* [EXERCISE OBJECTIVE] Look through the entries below and count the lines with the word "this" in them; give only the number.

* [GIVEN DATA]
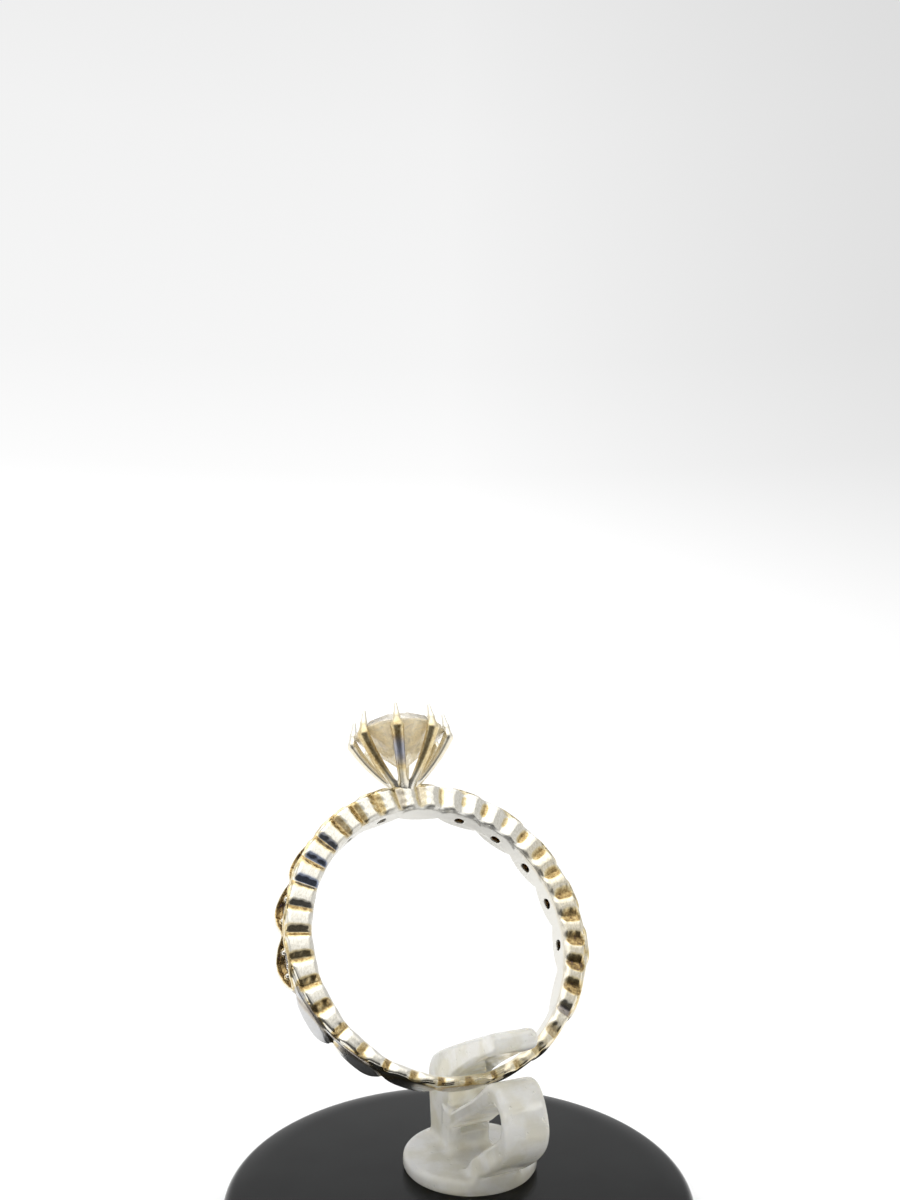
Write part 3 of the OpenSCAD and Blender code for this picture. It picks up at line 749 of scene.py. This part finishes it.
...
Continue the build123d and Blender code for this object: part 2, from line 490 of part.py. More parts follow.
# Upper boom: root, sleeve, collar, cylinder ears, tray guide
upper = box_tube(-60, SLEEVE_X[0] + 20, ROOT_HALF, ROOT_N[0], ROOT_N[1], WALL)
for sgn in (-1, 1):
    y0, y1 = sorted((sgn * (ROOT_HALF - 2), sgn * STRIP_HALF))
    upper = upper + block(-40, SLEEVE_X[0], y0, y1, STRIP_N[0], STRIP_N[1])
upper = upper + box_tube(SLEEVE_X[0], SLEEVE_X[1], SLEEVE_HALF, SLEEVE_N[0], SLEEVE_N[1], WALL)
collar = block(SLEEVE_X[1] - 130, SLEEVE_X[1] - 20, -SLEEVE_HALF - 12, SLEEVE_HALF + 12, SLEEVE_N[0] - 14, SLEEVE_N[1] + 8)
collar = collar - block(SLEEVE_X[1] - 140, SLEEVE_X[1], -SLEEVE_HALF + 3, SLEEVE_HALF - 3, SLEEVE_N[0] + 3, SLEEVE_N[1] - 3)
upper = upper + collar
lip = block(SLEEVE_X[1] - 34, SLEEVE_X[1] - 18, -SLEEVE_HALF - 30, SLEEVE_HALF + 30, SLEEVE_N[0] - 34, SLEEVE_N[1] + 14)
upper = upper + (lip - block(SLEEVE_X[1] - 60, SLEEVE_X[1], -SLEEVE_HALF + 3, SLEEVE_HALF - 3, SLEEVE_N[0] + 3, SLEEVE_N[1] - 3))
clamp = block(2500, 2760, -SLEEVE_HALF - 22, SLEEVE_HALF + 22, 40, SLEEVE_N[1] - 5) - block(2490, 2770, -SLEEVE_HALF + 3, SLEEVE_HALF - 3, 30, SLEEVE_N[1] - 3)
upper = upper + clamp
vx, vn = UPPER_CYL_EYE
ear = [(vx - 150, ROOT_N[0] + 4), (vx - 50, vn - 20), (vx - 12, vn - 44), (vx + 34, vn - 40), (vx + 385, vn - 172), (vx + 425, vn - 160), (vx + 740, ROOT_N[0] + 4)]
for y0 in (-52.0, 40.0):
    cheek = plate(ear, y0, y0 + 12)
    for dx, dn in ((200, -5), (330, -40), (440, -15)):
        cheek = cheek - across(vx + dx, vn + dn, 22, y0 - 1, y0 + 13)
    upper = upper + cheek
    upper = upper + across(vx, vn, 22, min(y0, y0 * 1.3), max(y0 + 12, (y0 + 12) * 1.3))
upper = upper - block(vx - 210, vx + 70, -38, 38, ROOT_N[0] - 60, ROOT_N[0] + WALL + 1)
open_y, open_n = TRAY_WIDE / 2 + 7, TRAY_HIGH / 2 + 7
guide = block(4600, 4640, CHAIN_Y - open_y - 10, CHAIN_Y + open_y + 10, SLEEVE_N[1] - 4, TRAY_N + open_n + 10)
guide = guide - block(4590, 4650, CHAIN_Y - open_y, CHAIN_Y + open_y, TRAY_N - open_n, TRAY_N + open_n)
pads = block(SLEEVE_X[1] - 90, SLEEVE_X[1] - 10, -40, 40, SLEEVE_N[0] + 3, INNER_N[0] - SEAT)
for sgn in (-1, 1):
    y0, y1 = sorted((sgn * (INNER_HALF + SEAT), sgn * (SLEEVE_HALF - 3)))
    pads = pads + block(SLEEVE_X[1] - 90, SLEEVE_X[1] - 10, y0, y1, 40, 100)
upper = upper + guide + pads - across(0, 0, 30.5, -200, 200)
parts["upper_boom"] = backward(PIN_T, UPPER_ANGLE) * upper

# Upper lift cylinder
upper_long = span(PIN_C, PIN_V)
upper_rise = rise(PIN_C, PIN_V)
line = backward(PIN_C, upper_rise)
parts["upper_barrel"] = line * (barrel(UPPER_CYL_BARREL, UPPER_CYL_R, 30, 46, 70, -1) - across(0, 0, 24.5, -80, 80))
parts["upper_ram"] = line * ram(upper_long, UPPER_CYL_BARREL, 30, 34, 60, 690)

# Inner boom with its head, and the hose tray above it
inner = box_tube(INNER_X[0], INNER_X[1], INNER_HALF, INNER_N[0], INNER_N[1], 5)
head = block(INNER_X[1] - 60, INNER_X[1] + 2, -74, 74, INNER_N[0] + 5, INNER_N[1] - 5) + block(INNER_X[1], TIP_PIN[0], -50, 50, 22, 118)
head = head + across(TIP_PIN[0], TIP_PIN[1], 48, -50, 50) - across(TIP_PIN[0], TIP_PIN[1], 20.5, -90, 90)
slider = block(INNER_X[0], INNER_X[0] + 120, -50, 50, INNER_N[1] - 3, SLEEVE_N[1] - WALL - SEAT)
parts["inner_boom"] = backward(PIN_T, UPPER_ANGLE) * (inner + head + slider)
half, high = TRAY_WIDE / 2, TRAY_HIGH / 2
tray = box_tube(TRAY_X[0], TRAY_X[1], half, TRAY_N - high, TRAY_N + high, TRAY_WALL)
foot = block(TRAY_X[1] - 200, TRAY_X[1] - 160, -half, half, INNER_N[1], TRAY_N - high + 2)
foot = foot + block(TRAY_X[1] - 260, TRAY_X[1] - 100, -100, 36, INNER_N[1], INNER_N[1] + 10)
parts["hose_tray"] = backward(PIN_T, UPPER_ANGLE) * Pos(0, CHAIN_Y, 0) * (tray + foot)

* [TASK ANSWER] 2